(begin)

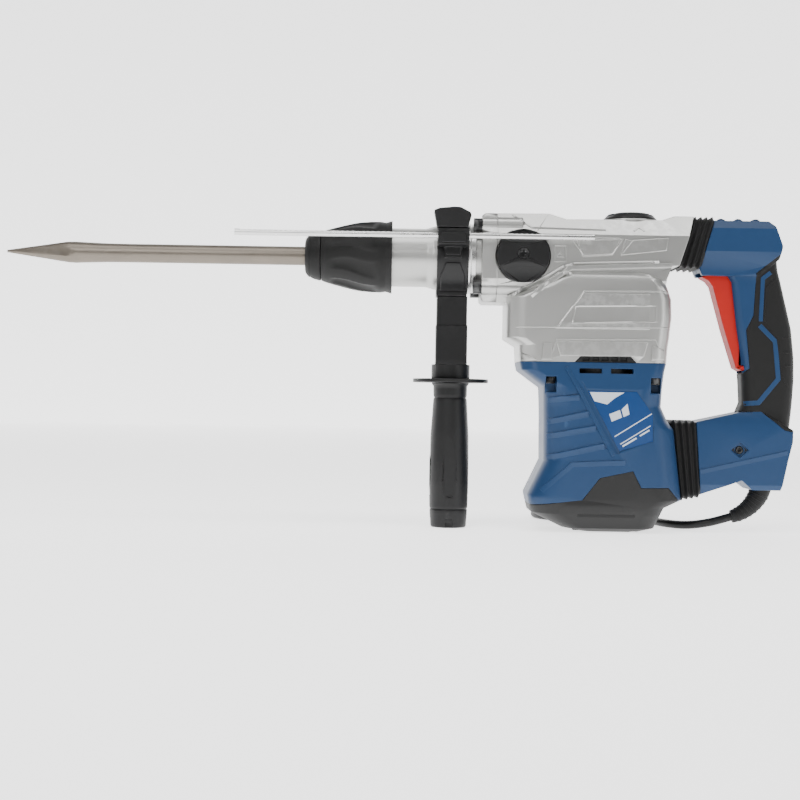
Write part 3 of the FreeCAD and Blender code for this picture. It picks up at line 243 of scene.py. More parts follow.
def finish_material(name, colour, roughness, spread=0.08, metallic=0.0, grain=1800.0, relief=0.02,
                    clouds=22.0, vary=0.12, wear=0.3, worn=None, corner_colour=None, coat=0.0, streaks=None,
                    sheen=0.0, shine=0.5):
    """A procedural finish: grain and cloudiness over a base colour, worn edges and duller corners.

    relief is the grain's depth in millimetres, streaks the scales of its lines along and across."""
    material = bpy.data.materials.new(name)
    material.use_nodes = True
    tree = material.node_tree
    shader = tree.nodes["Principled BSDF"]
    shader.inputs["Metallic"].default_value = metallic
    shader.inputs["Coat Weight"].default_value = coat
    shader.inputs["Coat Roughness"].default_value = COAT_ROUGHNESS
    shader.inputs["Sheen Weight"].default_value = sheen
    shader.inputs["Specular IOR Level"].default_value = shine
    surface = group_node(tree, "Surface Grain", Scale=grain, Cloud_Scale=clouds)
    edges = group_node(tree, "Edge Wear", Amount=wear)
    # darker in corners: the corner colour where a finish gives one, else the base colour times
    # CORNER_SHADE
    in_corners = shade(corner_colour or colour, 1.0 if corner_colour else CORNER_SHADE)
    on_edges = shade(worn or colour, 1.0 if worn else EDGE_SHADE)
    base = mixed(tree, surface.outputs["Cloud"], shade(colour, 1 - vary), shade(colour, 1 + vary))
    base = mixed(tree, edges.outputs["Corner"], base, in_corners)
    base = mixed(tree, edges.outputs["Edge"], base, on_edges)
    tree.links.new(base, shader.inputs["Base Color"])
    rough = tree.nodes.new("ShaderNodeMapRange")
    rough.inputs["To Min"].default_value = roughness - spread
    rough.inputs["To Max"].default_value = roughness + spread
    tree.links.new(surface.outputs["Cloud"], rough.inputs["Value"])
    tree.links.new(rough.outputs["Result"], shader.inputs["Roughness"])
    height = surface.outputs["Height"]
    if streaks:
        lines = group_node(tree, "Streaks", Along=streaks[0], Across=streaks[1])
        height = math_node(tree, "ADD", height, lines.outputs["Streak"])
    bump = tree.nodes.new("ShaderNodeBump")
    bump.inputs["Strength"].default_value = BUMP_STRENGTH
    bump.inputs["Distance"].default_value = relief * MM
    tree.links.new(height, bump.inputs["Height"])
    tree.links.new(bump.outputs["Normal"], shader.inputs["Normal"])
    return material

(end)

What you should do
Restate the listing exactly, starting at its first line and ending at the line where "and duller corners." occurs; include both and no other lines.

Final result
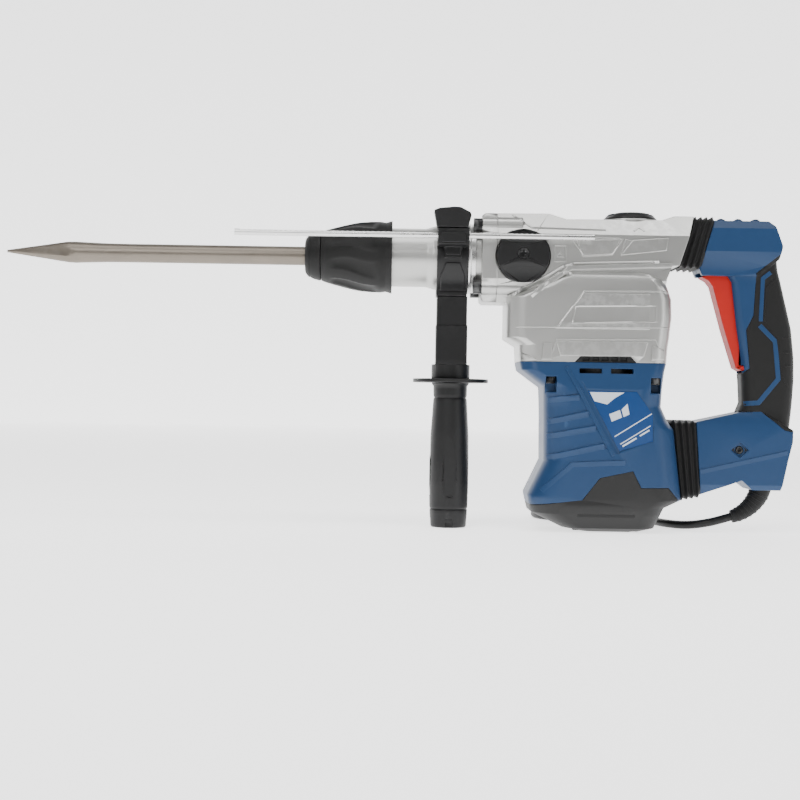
Write part 3 of the FreeCAD and Blender code for this picture. It picks up at line 243 of scene.py. More parts follow.
def finish_material(name, colour, roughness, spread=0.08, metallic=0.0, grain=1800.0, relief=0.02,
                    clouds=22.0, vary=0.12, wear=0.3, worn=None, corner_colour=None, coat=0.0, streaks=None,
                    sheen=0.0, shine=0.5):
    """A procedural finish: grain and cloudiness over a base colour, worn edges and duller corners.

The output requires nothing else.